Copy exactly the lines from the one containing "const rooms = [];" to the one containing "bpy.context.scene.collection.objects.link(empty)", both lines included, and nothing else.
-- begin Given information --
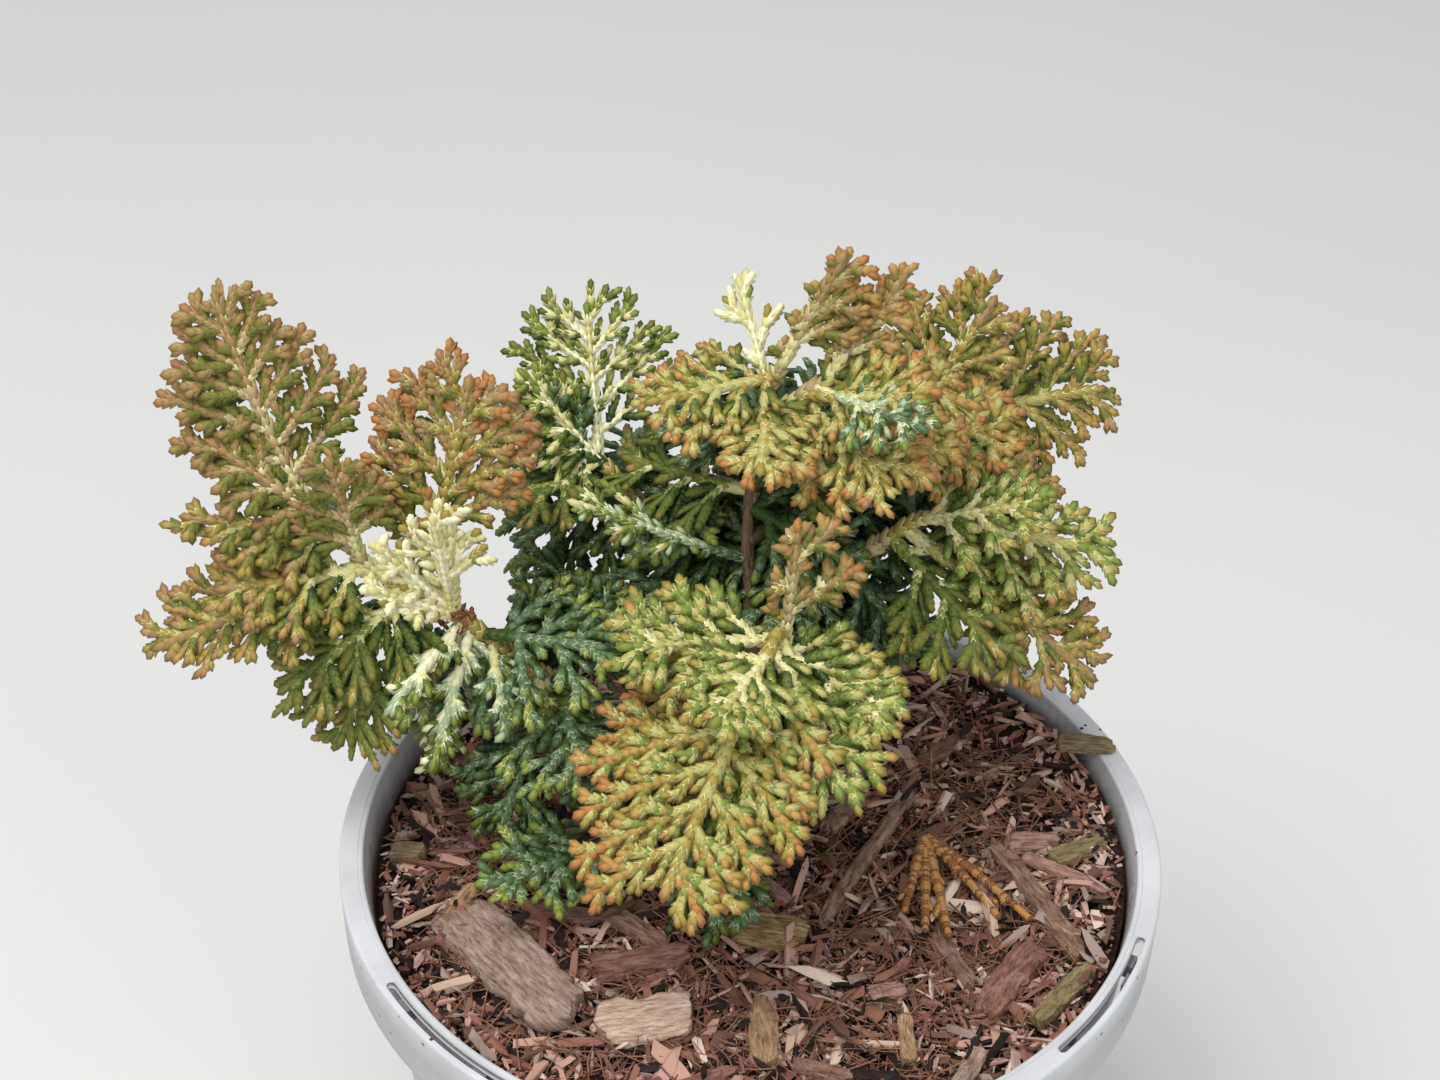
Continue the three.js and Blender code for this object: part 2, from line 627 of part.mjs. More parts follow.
function sprigSolid() {
  const height = -BED_DEPTH + SPRIG_HEIGHT;
  const head = vector([...SPRIG_HEAD, height + 1]);
  return SPRIG_ENDS.map((place) => {
    const end = vector([...place, height]);
    const middle = head.clone().lerp(end, 0.5).addScaledVector(DOWN, -SPRIG_ARCH);
    return twigSolid([head, middle, end], SPRIG_RADIUS, SPRIG_RADIUS, 3);
  }).reduce((sprig, finger) => sprig.add(finger));
}

// The bed's top is uneven, but level where the trunk and the sprig stand on it
const LEVEL_PLACES = [[...TRUNK_FOOT, 7], [31, -7, 15]];
const LEVEL_EDGE = 6;

function bedRelief(x, y) {
  const waves = Math.sin(0.31 * x + 1.3) * Math.cos(0.27 * y - 0.6) + 0.6 * Math.sin(0.53 * x - 0.41 * y);
  const level = LEVEL_PLACES.map(([px, py, r]) => {
    return THREE.MathUtils.smoothstep(Math.hypot(x - px, y - py), r, r + LEVEL_EDGE);
  });
  return BED_RELIEF * (0.5 + waves / 3.2) * Math.min(...level);
}

function bedSolid(rooms) {
  const top = -BED_DEPTH;
  const edge = (z) => outerAt(z) - WALL - FIT;
  const bottom = floorTop + FIT;
  const rings = [0.86, 0.66, 0.44, 0.22, 0].map((share) => [share * edge(top), top]);
  const geometry = turned([[0, bottom], [edge(bottom), bottom], [edge(top), top], ...rings], ROUND);
  const at = geometry.attributes.position;
  for (let i = 0; i < at.count; i++) {
    if (at.getZ(i) > top - 1) at.setZ(i, top - bedRelief(at.getX(i), at.getY(i)));
  }
  return rooms.reduce((bed, room) => bed.subtract(room), solidOf(geometry));
}

function addWood(group, limbsFat) {
  for (const [name, { solid }] of Object.entries(limbs)) {
    group.add(meshOf(name === "trunk" ? name : `bough_${name}`, geometryOf(solid), "wood"));
  }
  const grown = [];
  Object.entries(SPRAYS).forEach(([name, own], i) => {
    const solid = spraySolid({ ...SPRAY, ...own, seed: 11 + 7 * i }, limbsFat, grown);
    grown.push(solid);
    group.add(meshOf(`spray_${name}`, geometryOf(solid), own.colour));
  });
}

function addBark(group) {
  const rooms = [];
  Object.entries(CHIPS).forEach(([name, chip], i) => {
    const { mesh, room } = layChip(name, chip, -BED_DEPTH - CHIP_SINK, 40 + i);
    rooms.push(room);
    group.add(mesh);
  });
  group.add(layChip("chip_on_rim", RIM_CHIP, RIM_CHIP.size[2] / 2 + FIT, 60).mesh);
  group.add(meshOf("fallen_sprig", geometryOf(sprigSolid()), "deadSprig"));
  group.add(meshOf("bark_bed", geometryOf(largestBody(bedSolid(rooms))), "bark"));
}

// The whole plant in its pot
const plant = new THREE.Group();
addWood(plant, growLimbs());
addBark(plant);
plant.add(meshOf("pot", geometryOf(potSolid()), "pot"));
plant.position.z = POT_HEIGHT;

const pottedConifer = new THREE.Group();
pottedConifer.add(plant);

export default pottedConifer;
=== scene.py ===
# A potted dwarf conifer: the surfaces, scale leaves and finishes that go round the frame's solids.
# Shapes are worked out in millimetres from the middle of the pot's rim, with Z up, and put into the meshes in
# metres in the frame's own place.

import bpy
import numpy as np
from mathutils import Matrix, Vector


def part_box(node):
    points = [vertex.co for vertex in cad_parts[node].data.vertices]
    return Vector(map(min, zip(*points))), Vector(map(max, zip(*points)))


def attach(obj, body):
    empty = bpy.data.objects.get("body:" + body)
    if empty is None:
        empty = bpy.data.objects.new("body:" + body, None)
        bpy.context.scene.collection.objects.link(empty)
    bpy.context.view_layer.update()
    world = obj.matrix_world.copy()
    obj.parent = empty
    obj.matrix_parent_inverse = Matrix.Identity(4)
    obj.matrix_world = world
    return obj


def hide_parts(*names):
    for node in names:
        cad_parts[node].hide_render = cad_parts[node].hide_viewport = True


bl_info = {
    "name": "Potted dwarf conifer",
    "version": (1, 0, 0),
    "blender": (4, 5, 0),
    "location": "3D View > Sidebar > Conifer",
    "description": "Builds a dwarf conifer with flat sprays of scale leaves in a nursery pot",
    "category": "Add Mesh",
}

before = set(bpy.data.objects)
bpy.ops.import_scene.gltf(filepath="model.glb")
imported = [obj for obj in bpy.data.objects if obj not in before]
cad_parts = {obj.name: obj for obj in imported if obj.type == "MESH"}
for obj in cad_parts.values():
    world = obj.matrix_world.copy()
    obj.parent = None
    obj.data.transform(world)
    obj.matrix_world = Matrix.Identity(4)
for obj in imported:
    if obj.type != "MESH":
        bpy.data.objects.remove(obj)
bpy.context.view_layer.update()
RIM_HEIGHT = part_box("pot")[1].z * 1000
RIM_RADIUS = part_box("pot")[1].x * 1000
BED_TOP = -7.0
TAU = 2 * np.pi
DOWN = np.array([0.0, 0.0, -1.0])

# Small helpers


def arr(*values):
    """Numbers or points as one array."""
    return np.array(values, float)


def unit(vectors):
    """Each row divided by its own length."""
    return vectors / np.maximum(np.linalg.norm(vectors, axis=-1, keepdims=True), 1e-9)


def linear(red, green, blue):
    """A screen colour from 0 to 255 as linear light from 0 to 1."""
    c = arr(red, green, blue) / 255
    return tuple(np.where(c <= 0.04045, c / 12.92, ((c + 0.055) / 1.055) ** 2.4))


def darker(colour, share):
    """Each part of the colour times a share."""
    return tuple(c * share for c in colour)


def by_turns(i):
    """1 and -1 by turns, for what stands at one side and then at the other."""
    return 1 if i % 2 == 0 else -1


def round_angles(count):
    """Even angles round a full turn."""
    return np.linspace(0, TAU, count, endpoint=False)


def circle(radius, count):
    """Corners on a level circle round the Z axis."""
    turn = round_angles(count)
    return np.stack([radius * np.cos(turn), radius * np.sin(turn), 0 * turn], -1)


def hashed(cell, seed):
    """A number from 0 to 1 for each whole-number cell: products with large primes, folded by shifts."""
    n = (cell[..., 0] * 73856093) ^ (cell[..., 1] * 19349663) ^ (cell[..., 2] * 83492791) ^ (seed * 40503)
    n = ((n ^ (n >> 13)) * 1274126177) & 0xFFFFFFFF
    return ((n ^ (n >> 16)) & 0xFFFFFF) / 0xFFFFFF


def noise(points, size, seed=0):
    """Smooth noise from -1 to 1: random numbers on a lattice of the given size, blended by smooth steps."""
    at = np.asarray(points, float) / size
    cell = np.floor(at).astype(np.int64)
    f = at - cell
    f = f * f * (3 - 2 * f)
    total = np.zeros(at.shape[:-1])
    for corner in np.ndindex(2, 2, 2):
        weight = np.prod(np.where(corner, f, 1 - f), axis=-1)
        total += weight * hashed(cell + np.array(corner), seed)
    return 2 * total - 1


def seeded(seed):
    """Draws the next number from 0 to 1 of a fixed series each time that it is called."""
    state = seed

    def draw():
        nonlocal state
        state = (state * 1664525 + 1013904223) % 4294967296
        return state / 4294967296

    return draw


# Meshes


def linked(name, data):
    """A new object in the scene."""
    made = bpy.data.objects.new(name, data)
    bpy.context.scene.collection.objects.link(made)
    return made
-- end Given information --
## Answer to the problem
  const rooms = [];
  Object.entries(CHIPS).forEach(([name, chip], i) => {
    const { mesh, room } = layChip(name, chip, -BED_DEPTH - CHIP_SINK, 40 + i);
    rooms.push(room);
    group.add(mesh);
  });
  group.add(layChip("chip_on_rim", RIM_CHIP, RIM_CHIP.size[2] / 2 + FIT, 60).mesh);
  group.add(meshOf("fallen_sprig", geometryOf(sprigSolid()), "deadSprig"));
  group.add(meshOf("bark_bed", geometryOf(largestBody(bedSolid(rooms))), "bark"));
}

// The whole plant in its pot
const plant = new THREE.Group();
addWood(plant, growLimbs());
addBark(plant);
plant.add(meshOf("pot", geometryOf(potSolid()), "pot"));
plant.position.z = POT_HEIGHT;

const pottedConifer = new THREE.Group();
pottedConifer.add(plant);

export default pottedConifer;
=== scene.py ===
# A potted dwarf conifer: the surfaces, scale leaves and finishes that go round the frame's solids.
# Shapes are worked out in millimetres from the middle of the pot's rim, with Z up, and put into the meshes in
# metres in the frame's own place.

import bpy
import numpy as np
from mathutils import Matrix, Vector


def part_box(node):
    points = [vertex.co for vertex in cad_parts[node].data.vertices]
    return Vector(map(min, zip(*points))), Vector(map(max, zip(*points)))


def attach(obj, body):
    empty = bpy.data.objects.get("body:" + body)
    if empty is None:
        empty = bpy.data.objects.new("body:" + body, None)
        bpy.context.scene.collection.objects.link(empty)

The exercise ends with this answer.